What is Udall’s basis for saying that the rules can be changed on the first day? He doesn’t say. But his colleague, Senator Jeff Merkley, attempted to explain this in an MSNBC interview last night. Merkley says that “according to the Constitution, a majority can set up the Senate, they can do that at any time, but, according to precedent, it has been done at the start of a two year cycle.” He later reiterates that a majority can, under the Constitution, amend the rules “at any time,” but that “by precedent, by tradition, which weighs heavily in the Senate,” it is supposed to be done at the beginning of a new Congress.
Unfortunately for Senator Merkley, there is no Senate precedent for amending the Senate rules by a simple majority at the beginning of a new Congress. None at all. Senate practice does not even support using the first day to consider amendments to the Senate rules. This CRS report explains that “the Senate follows a well-established routine on the opening day of a new Congress” and describes in detail the activities, such as swearing in new members, which the Senate performs. There is no mention of amending the Senate rules.
It is true that there is precedent for claiming that the Senate rules can be changed by a simple majority on the first day of a new Congress. This claim is based on the theory, apparently originated by Senator Walsh in 1917, that the Senate’s rules expire at the end of a Congress and that it operates, at the beginning of a new Congress, under general parliamentary law. This claim is contrary to unbroken Senate practice as well as the explicit provisions of Senate Rule V (which provides that the Senate rules “continue from one Congress to the next Congress”). As discussed in my last post, accepting this claim would also have unsettling consequences for the legitimacy of the Senate itself.
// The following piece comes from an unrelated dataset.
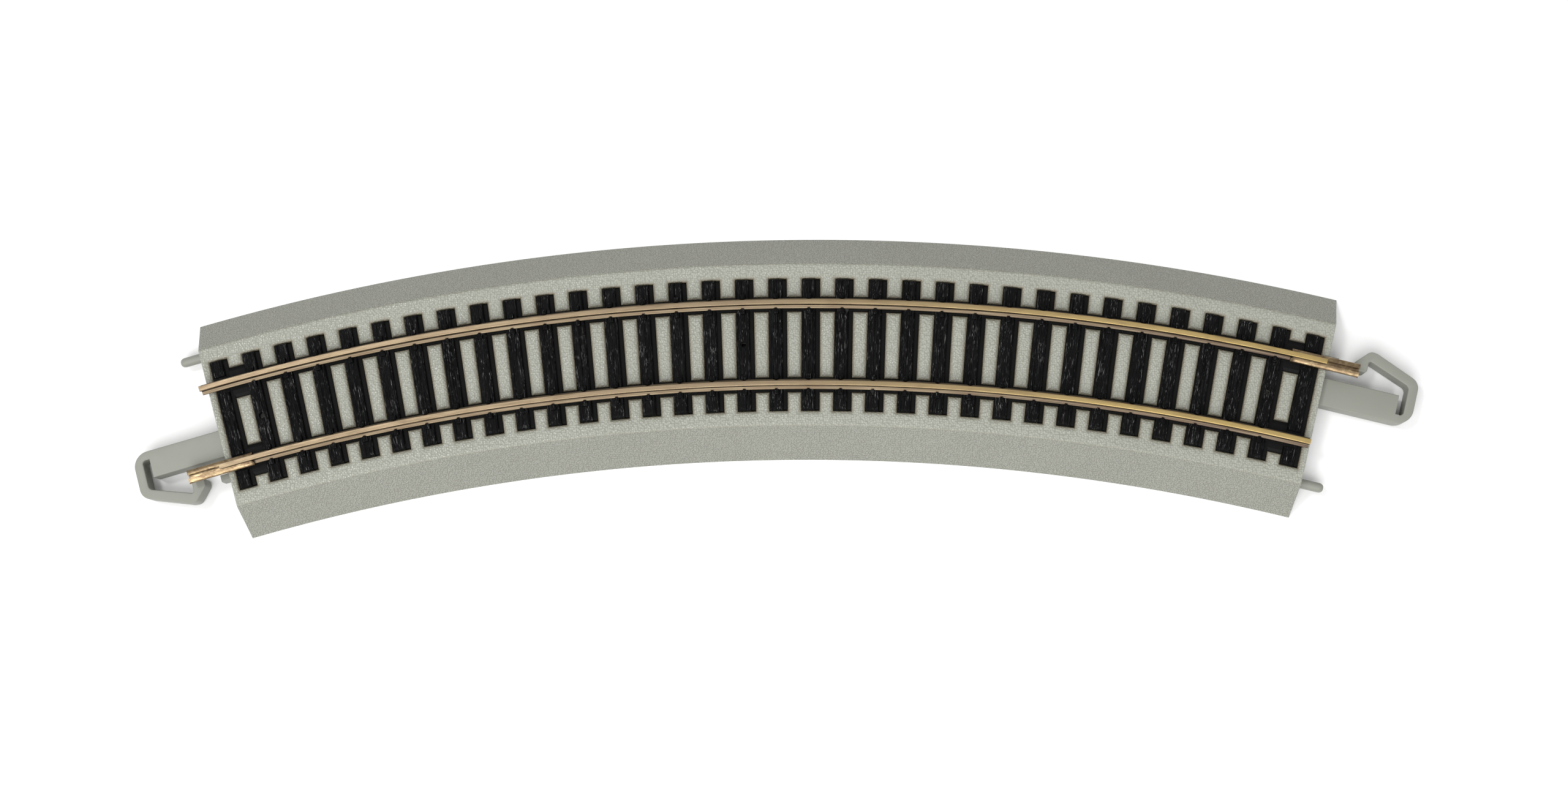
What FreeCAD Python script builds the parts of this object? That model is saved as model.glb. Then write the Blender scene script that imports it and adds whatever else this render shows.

For present purposes, however, what is significant is that there is no Senate precedent which accepts this claim. To the contrary, as explained in a 2005 CRS report (written when Senate Republicans were threatening the “nuclear option” to eliminate filibusters of judicial nominations), the Senate has clearly rejected it on at least two occasions. In 1957, Senator Anderson used this argument to support his motion to adopt a new package of rules on opening day. The Senate voted to table his motion (despite a favorable ruling from Vice President Nixon). Again, in 1967, Senator McGovern made the same argument, which Vice President Humphrey submitted to the Senate for a vote. The Senate again voted to reject the argument, sustaining a point of order against McGovern’s motion. As CRS notes, if the Senate were to adopt the claim that a simple majority can amend the rules at the beginning of a new Congress, it “would have to overturn these two precedents, perhaps among others.”
There is, therefore, no existing precedent supporting the Udall/Merkley theory. But suppose the Senators are successful in convincing the Senate to establish a new precedent? It would be utterly impossible to limit that precedent to the opening day of a new Congress. The only possible justification for ignoring the explicit provisions of the Senate rules would be that the Constitution itself prohibits entrenching Senate rules in the manner set forth in those rules. But, as Senator Merkley himself acknowledges, that position means that the Senate rules can be amended by a simple majority “at any time.” The first day of a Congress is no different in that regard than any other.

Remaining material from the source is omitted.